▶ Written problem
Copy all of the material below exactly.

-.-.-

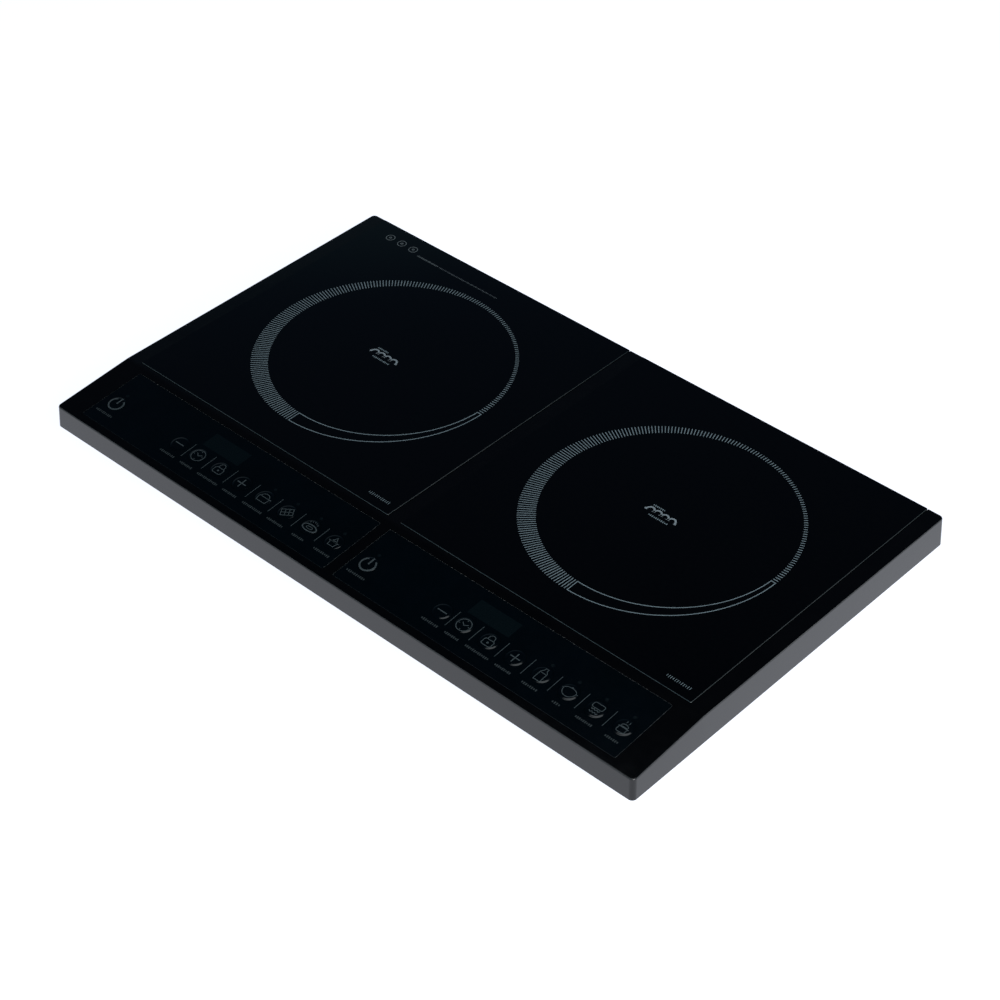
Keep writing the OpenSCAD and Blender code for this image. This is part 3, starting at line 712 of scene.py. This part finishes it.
def make_coil_sign(side, x):
    """A generic coil sign in the middle of the ring, between two short rows of bars."""
    matrix = Matrix.Translation((x - 1.5 * MM, RING_Y + 0.8 * MM, glass_high.z))
    hump = 3.4 * MM
    path = [(-15 * MM, -1.2 * MM)]
    for i in range(4):
        path += arc(((i - 1.5) * 2 * hump, -1.2 * MM), hump, 180, 0, 14, 1.2)
    path.append((15 * MM, -1.2 * MM))
    mesh = bmesh.new()
    stroke(mesh, path, 1.5 * MM, matrix)
    print_on(mesh, f"{side}_coil_sign", "coil_ink")
    mesh = bmesh.new()
    bars(mesh, -12 * MM, -1 * MM, 5.6 * MM, 1.6 * MM, matrix)
    bars(mesh, -8 * MM, 10 * MM, -5.2 * MM, 1.6 * MM, matrix)
    print_on(mesh, f"{side}_coil_sign_rows", "ring_ink")


def make_glass_marks(side):
    """A row of bars at the front right of a plate, and three small rings and a long row at the back left."""
    low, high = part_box(f"{side}_glass")
    matrix = Matrix.Translation((0, 0, high.z))
    mesh = bmesh.new()
    right = high.x - 8.5 * MM
    bars(mesh, right - 21 * MM, right, low.y + 10 * MM, 2.8 * MM, matrix, 0.4 * MM, 1.4 * MM)
    print_on(mesh, f"{side}_front_mark", "ring_ink")
    if side == "left":
        mesh = bmesh.new()
        for i in range(3):
            centre = (-263 * MM + i * 13.5 * MM, 160.5 * MM)
            stroke(mesh, circle(centre, 3.8 * MM, 32), 0.6 * MM, matrix, closed=True)
            stroke(mesh, circle(centre, 0.9 * MM, 16), 0.7 * MM, matrix, closed=True)
        bars(mesh, -227 * MM, -203 * MM, 156.4 * MM, 1.8 * MM, matrix, 0.6 * MM, 0.7 * MM)
        bars(mesh, -201 * MM, -135 * MM, 156.2 * MM, 1.4 * MM, matrix, 0.45 * MM, 1 * MM)
        print_on(mesh, "left_rear_marks", "faint_ink")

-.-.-

▶ Complete output
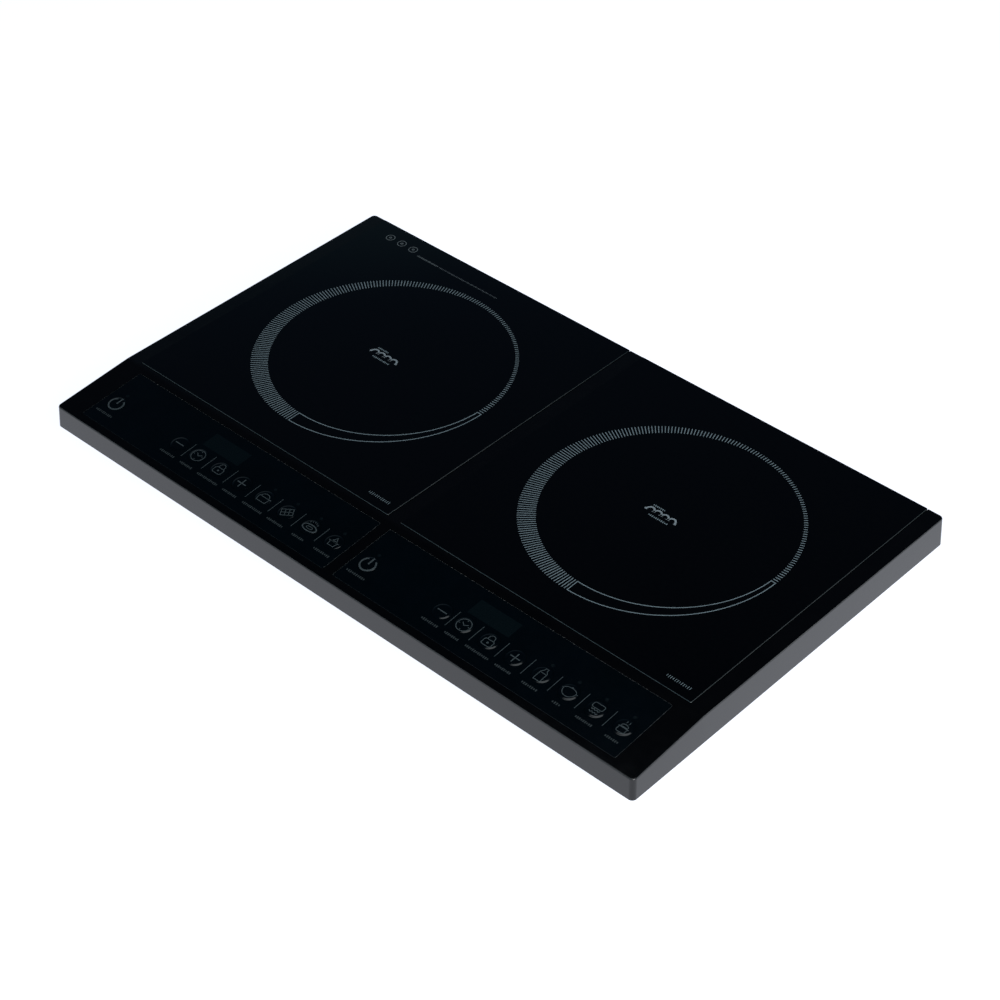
Keep writing the OpenSCAD and Blender code for this image. This is part 3, starting at line 712 of scene.py. This part finishes it.
def make_coil_sign(side, x):
    """A generic coil sign in the middle of the ring, between two short rows of bars."""
    matrix = Matrix.Translation((x - 1.5 * MM, RING_Y + 0.8 * MM, glass_high.z))
    hump = 3.4 * MM
    path = [(-15 * MM, -1.2 * MM)]
    for i in range(4):
        path += arc(((i - 1.5) * 2 * hump, -1.2 * MM), hump, 180, 0, 14, 1.2)
    path.append((15 * MM, -1.2 * MM))
    mesh = bmesh.new()
    stroke(mesh, path, 1.5 * MM, matrix)
    print_on(mesh, f"{side}_coil_sign", "coil_ink")
    mesh = bmesh.new()
    bars(mesh, -12 * MM, -1 * MM, 5.6 * MM, 1.6 * MM, matrix)
    bars(mesh, -8 * MM, 10 * MM, -5.2 * MM, 1.6 * MM, matrix)
    print_on(mesh, f"{side}_coil_sign_rows", "ring_ink")


def make_glass_marks(side):
    """A row of bars at the front right of a plate, and three small rings and a long row at the back left."""
    low, high = part_box(f"{side}_glass")
    matrix = Matrix.Translation((0, 0, high.z))
    mesh = bmesh.new()
    right = high.x - 8.5 * MM
    bars(mesh, right - 21 * MM, right, low.y + 10 * MM, 2.8 * MM, matrix, 0.4 * MM, 1.4 * MM)
    print_on(mesh, f"{side}_front_mark", "ring_ink")
    if side == "left":
        mesh = bmesh.new()
        for i in range(3):
            centre = (-263 * MM + i * 13.5 * MM, 160.5 * MM)
            stroke(mesh, circle(centre, 3.8 * MM, 32), 0.6 * MM, matrix, closed=True)
            stroke(mesh, circle(centre, 0.9 * MM, 16), 0.7 * MM, matrix, closed=True)
        bars(mesh, -227 * MM, -203 * MM, 156.4 * MM, 1.8 * MM, matrix, 0.6 * MM, 0.7 * MM)
        bars(mesh, -201 * MM, -135 * MM, 156.2 * MM, 1.4 * MM, matrix, 0.45 * MM, 1 * MM)
        print_on(mesh, "left_rear_marks", "faint_ink")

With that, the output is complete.